Sin desviar la vista de la pared, Daniel sacó un puro del bolsillo y lo encendió. La llama disipó por un instante las sombras e iluminó toda la cámara.

—El solo hecho de que confirme el relato de Heródoto ya es importante —contestó—. Pero hay mucho más, Tara, mucho más. Fíjate —añadió tirando de su mano y acercándola al texto—. Ib-wer-imenty no se limita a decirnos que sobrevivió a la tormenta de arena, sino que precisa dónde quedó sepultado el ejército, o sea, a noventa
iteru
al sur y al oeste de Sejet-imit. No sé a qué se refiere con «en el lugar de la pirámide», pero probablemente se trate de una roca caliza de forma piramidal. Lo que sí sabemos es que un
iteru
es una antigua unidad de medida equivalente a dos kilómetros. Y el texto dice más: «Caminé sesenta
iteru
solo a través del desierto, al sur y al oeste hasta la Tierra de las Vacas». La Tierra de las Vacas es una traducción de
ta-iht
, antiguo nombre de Al-Farafra, otro oasis que se encuentra entre Jarga y Siwa. ¿No lo entiendes, Tara?

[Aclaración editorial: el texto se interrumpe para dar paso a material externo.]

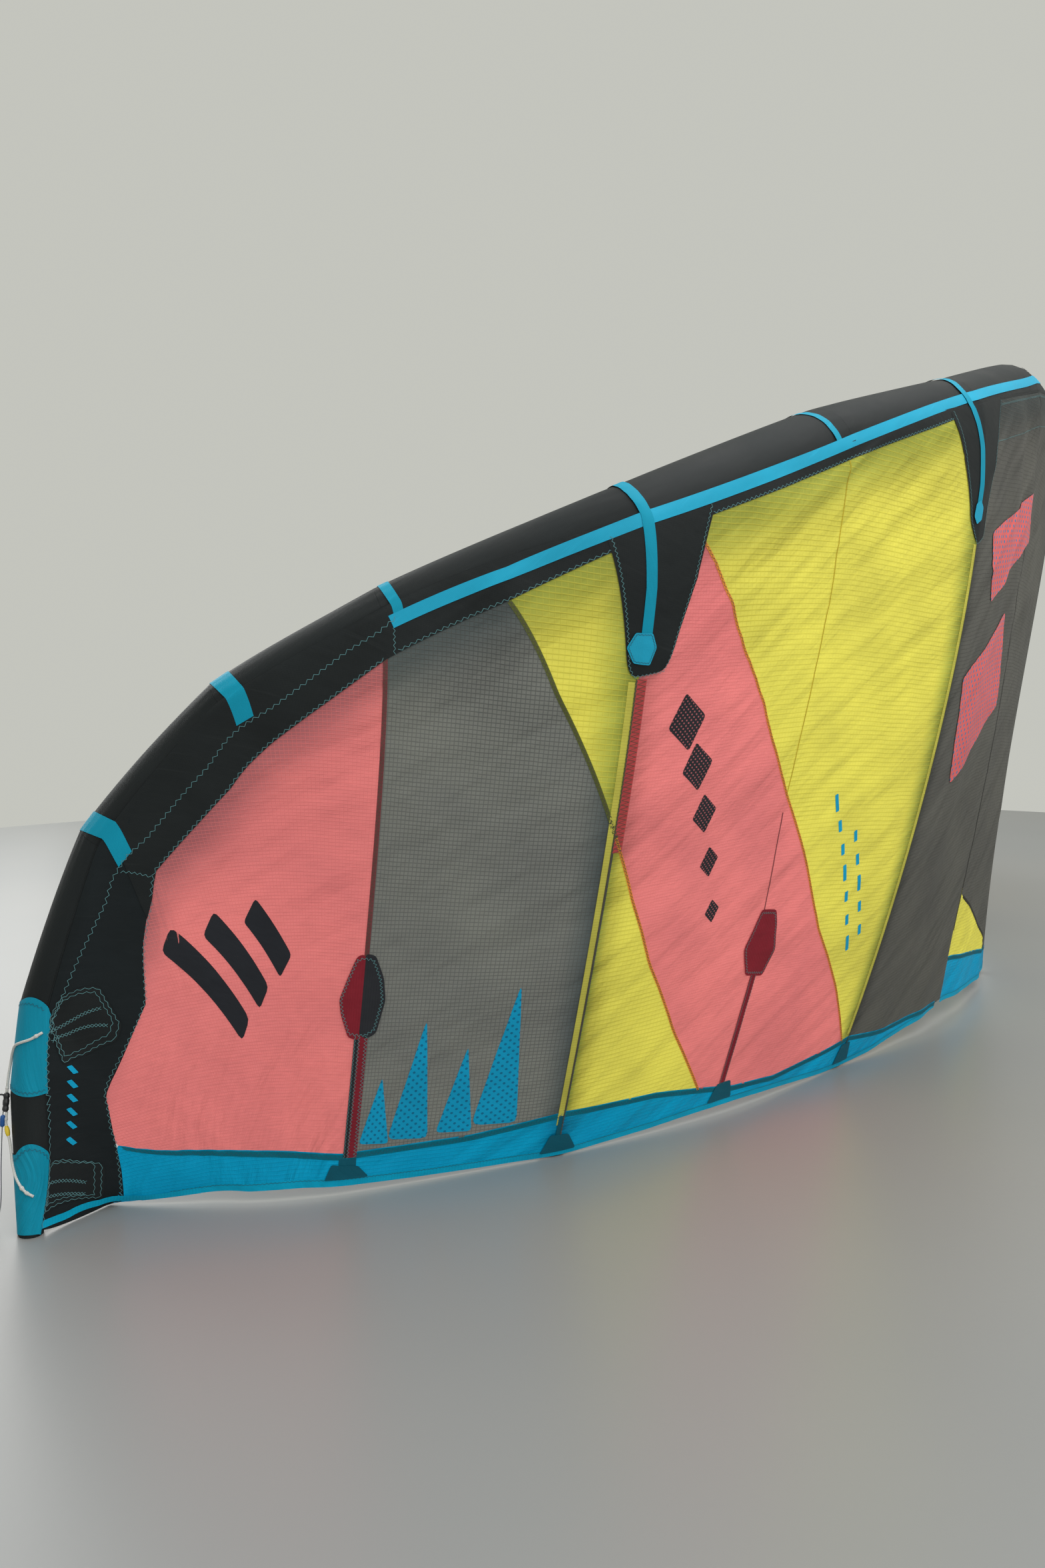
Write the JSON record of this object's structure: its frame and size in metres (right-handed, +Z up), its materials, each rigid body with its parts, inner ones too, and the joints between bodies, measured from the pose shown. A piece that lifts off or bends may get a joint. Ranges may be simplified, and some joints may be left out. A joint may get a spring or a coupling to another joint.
{
  "type": "inflatable kitesurfing kite",
  "caption": "Blown-up kitesurfing kite standing on its rear edge: fat curved front tube, inflated struts, coloured cloth panels and tip cords.",
  "frame": {"origin": "on the floor under the middle of the standing kite's box, measured without the tip cords", "axes": "+Z up, X across the kite from tip to tip, its convex outer side towards -Y"},
  "size_m": [5.4652, 2.1156, 1.9779],
  "materials": {
    "black_cloth": "matte",
    "coral_cloth": "satin",
    "yellow_cloth": "satin",
    "grey_cloth": "matte",
    "dark_grey_cloth": "matte",
    "blue_cloth": "satin",
    "white_cord": "matte",
    "thin_line": "matte",
    "connector": "matte"
  },
  "bodies": {
    "root": {"tube_middle": "black_cloth", "tube_1_left": "black_cloth", "tube_1_right": "black_cloth", "tube_2_left": "black_cloth", "tube_2_right": "black_cloth", "tube_3_left": "black_cloth", "tube_3_right": "black_cloth", "tube_4_left": "black_cloth", "tube_4_right": "black_cloth", "tube_5_left": "black_cloth", "tube_5_right": "black_cloth", "tube_6_left": "black_cloth", "tube_6_right": "black_cloth", "tube_7_left": "black_cloth", "tube_7_right": "black_cloth", "strut_4_left": "black_cloth", "strut_2_left": "black_cloth", "strut_middle": "black_cloth", "strut_2_right": "black_cloth", "strut_4_right": "black_cloth", "panel_tip_black_left": "black_cloth", "panel_tip_black_right": "black_cloth", "panel_tip_coral_left": "coral_cloth", "panel_tip_coral_right": "coral_cloth", "panel_grey_left": "grey_cloth", "panel_grey_right": "grey_cloth", "panel_yellow_upper_left": "yellow_cloth", "panel_yellow_upper_right": "yellow_cloth", "panel_yellow_wedge_left": "yellow_cloth", "panel_yellow_wedge_right": "yellow_cloth", "panel_coral_wave_left": "coral_cloth", "panel_coral_wave_right": "coral_cloth", "panel_yellow_main_left": "yellow_cloth", "panel_yellow_main_right": "yellow_cloth", "panel_dark_outer_left": "dark_grey_cloth", "panel_dark_outer_right": "dark_grey_cloth", "panel_dark_inner_left": "dark_grey_cloth", "panel_dark_inner_right": "dark_grey_cloth", "panel_yellow_foot_left": "yellow_cloth", "panel_yellow_foot_right": "yellow_cloth", "band_tip_left": "blue_cloth", "band_tip_right": "blue_cloth", "band_bays_left": "blue_cloth", "band_bays_right": "blue_cloth", "band_middle_left": "blue_cloth", "band_middle_right": "blue_cloth", "patch_strut_1_left": "black_cloth", "patch_strut_1_right": "black_cloth", "patch_strut_2_left": "black_cloth", "patch_strut_2_right": "black_cloth", "patch_middle": "black_cloth", "cord_upper_left": "white_cord", "cord_upper_right": "white_cord", "cord_lower_left": "white_cord", "cord_lower_right": "white_cord", "thin_line_left": "thin_line", "thin_line_right": "thin_line", "connector_left": "connector", "connector_right": "connector"}
  },
  "joints": []
}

Lo que tenemos aquí equivale a un mapa de la zona donde se perdió el ejército de Cambises. Sesenta
iteru
al noroeste de Al-Farafra, noventa
iteru
al sudeste de Siwa, en el lugar de la pirámide. Es lo más exacto que puede esperarse de un texto antiguo. Es fabuloso.

Hacía calor en el interior de la cámara mortuoria y el rostro de Daniel brillaba a causa del sudor.

—¿Tienes idea de lo que significa esto, Tara? —dijo tras dar una profunda calada al cigarro—. Hace miles de años que se busca al ejército de Cambises. Se ha convertido en una especie de santo grial de los arqueólogos. Pero el desierto occidental es muy extenso. Y todo lo que escribió Heródoto es que se perdió en ese desierto, que es lo mismo que no decir nada. Pero con estos datos, se puede localizar el lugar con gran precisión. Las distancias desde Siwa y Al-Farafra reducen la zona de búsqueda a un área de unos treinta kilómetros cuadrados. Si se explorase esa zona desde el aire no debería ser muy difícil localizar una roca de forma piramidal. Cualquier accidente del terreno de esas características debe de asomar del desierto como un dedo. Se podría encontrar en un par de días, o acaso menos.